The problem of a “lack of demand” exists only in the heads of Keynesians like Stiglitz, who believe one can spend oneself to prosperity. As long as there are unfulfilled human wants, demand is practically without limit. The question is only whether one can actually pay for one’s demand. In order to do so, one must first produce something. It is savings, investment and production which lead to economic growth, not “spending”. Contrary to what Stiglitz asserts, all of these can indeed be promoted by cutting taxes and cutting the burden of government spending.
Finally, Stiglitz cannot refrain from reminding us of his hostility to private property by deriding the planned privatization of inefficient government-run businesses in Italy and lauding its prime minister for not moving forward with the necessary reforms. This is by the way typical leftist fare in the sense that the Left believes strongly in stagnation (curiously, it nevertheless calls itself “progressive”). In all leftist screeds beginning with Marx, the economy is regarded as some sort of static fixed pie, which the “classes” are waging war over, and which the bien pensants must “redistribute” once they have come to power.
“Likewise, Italy is being encouraged to accelerate privatization. But prime minister Matteo Renzi has the good sense to recognize that selling national assets at fire-sale prices makes little sense. Long-run considerations, not short-run financial exigencies, should determine which activities occur in the private sector. The decision should be based on where activities are carried out most efficiently, serving the interests of most citizens the best.”
We would really like to know which types of business activities are carried out “more efficiently” by governments. Is there any evidence for something like this anywhere, at any time in history? Stiglitz denounces the costly US health care system as an example of private sector inefficiency in his editorial – however, the health care sector in the US is one of the most highly regulated sectors of the economy, and is light years away from even remotely resembling a free market. If anything, it is an excellent example for the inefficiency and waste of government interference in the economy – in other words, it is yet another straw-man.

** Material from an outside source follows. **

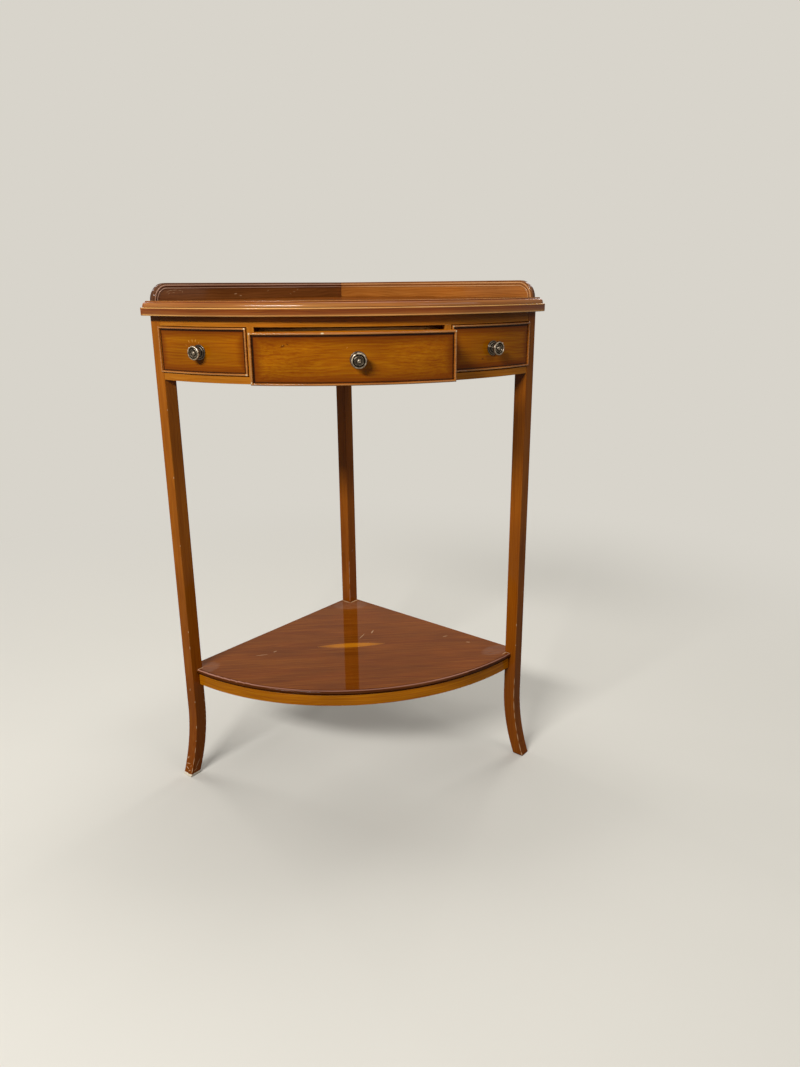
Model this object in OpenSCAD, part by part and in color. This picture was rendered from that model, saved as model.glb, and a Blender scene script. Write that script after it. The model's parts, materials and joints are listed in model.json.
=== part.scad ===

Socialist “new” Keynesian economist Joseph Stiglitz
(Photo via Bloomberg | Getty Images)
There is a danger that due to the failure of Europe’s economy to gain traction, loopy ideas such as those Stiglitz is promoting will gain in support, in spite of their utterly dismal record. Most people thing about economics only in the most superficial terms, and superficially, Keynesian recipes may actually appear appealing to many people. They seem to offer an easy way out. The reality though is that these interventionist policies have failed whenever and wherever they have been tried, because the theory they are based on is unsound (we are trying to be polite about it). This is not to say that there are not a great many things worth criticizing about economic policies in the EU – there most assuredly are. However, non-existent “austerity” is definitely not one of them.